Ninon Abena

Personal information
- Full name: Therese Ninon Abena
- Date of birth: 5 September 1994 (age 31)
- Height: 1.68 m (5 ft 6 in)
- Position: Midfielder

Senior career*
- Years: Team / Apps / (Gls)
- ?–2019: Louves Minproff / ? / (?)
- 2019–2020: ACF Torino / ? / (?)

International career^{‡}
- 2015–: Cameroon / 8 / (2)

= Ninon Abena =

Cameroonian footballer (born 1994)

Therese Ninon Abena (born 5 September 1994), known as Ninon Abena, is a Cameroonian footballer who plays as a midfielder for the Cameroon women's national team.

==Domestic career==
Abena played for Cameroon top division team Louves Minproff, before signing for Italian Serie C club ACF Torino in November 2019. She signed a one-year contract.

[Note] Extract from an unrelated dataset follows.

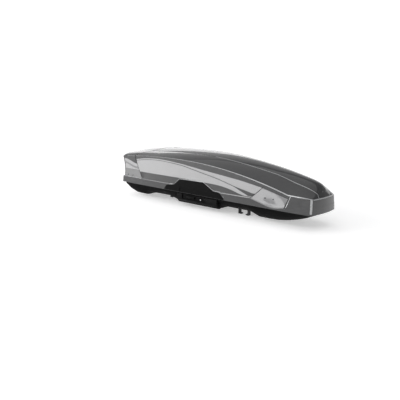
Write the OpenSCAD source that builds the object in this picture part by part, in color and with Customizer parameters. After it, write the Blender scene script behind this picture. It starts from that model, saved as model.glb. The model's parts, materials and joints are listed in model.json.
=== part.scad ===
// Roof cargo box: a tapered hard-shell box that opens from either side and clamps to two roof bars.
// +X points to the nose, +Y to the left side, +Z up. The origin is under the middle of the box,
// level with the tips of the clamp jaws.

/* [Box] */
// Overall length
box_l = 1890; // [1600:10:2300]
// Overall width, at the rear
box_w = 675; // [600:5:900]
// Height of the lid's lower edge above the jaw tips
edge_z = 120; // [110:1:140]
// Wall thickness of the lid
lid_t = 4; // [3:0.5:6]
// Wall thickness of the base
base_t = 4; // [3:0.5:6]
// Width at the crease where the nose begins
crease_w = 364; // [340:2:420]
// Distance from the front edge back to that crease
crease_back = 235; // [200:5:300]
// Width of the blunt front face
nose_w = 302; // [260:2:330]
// How far the front face bulges forward
nose_bulge = 18; // [8:1:30]
// How far the rear face bulges backward
rear_bulge = 3; // [2:1:14]

/* [Lid] */
// Highest point of the side's top edge above the lower edge
side_h = 257; // [230:1:280]
// Height of the side's top edge at the rear corner
rear_h = 213; // [190:1:225]
// Height of the nose's top edge
nose_h = 115; // [100:1:130]
// Highest point of the roof above the lower edge
crown_h = 312; // [300:1:340]
// Height of the roof at the rear edge
tail_h = 243; // [235:1:270]
// Height of the flange band along the lower edge
band_h = 50; // [40:1:60]
// How far the side's top edge leans inward at the rear
lean = 38; // [25:1:50]
// Share of that lean left at the crease where the nose begins
nose_lean = 0.5; // [0.3:0.05:1]

/* [Base] */
// Height of the flat underside above the jaw tips
belly_z = 23; // [18:1:30]
// Height of the underside where it sits on a roof bar
saddle_z = 52; // [46:1:58]
// Place of the rear roof bar along the box
rear_bar_x = -505; // [-540:5:-470]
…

She missed a Cameroon qualification game for the 2020 Summer Olympics in order to finalise her club deal.

==International career==
Abena was part of the Cameroon squad at the 2015 FIFA Women's World Cup. At the time of the squad announcement, she had made 3 appearances. She didn't make an appearance at the tournament. She played in the final of the 2015 African Games, which Cameroon lost to Ghana. She was included in the squad for the 2018 Africa Women Cup of Nations, and scored two goals as Cameroon beat Mali 4–2 in the third-placed playoff. The result meant that Cameroon qualified for the 2019 FIFA Women's World Cup in France. She made two appearances at the 2019 World Cup.

==Personal life==
Abena is the youngest of 20 siblings. One of her older sisters was unhappy when Abena started playing football.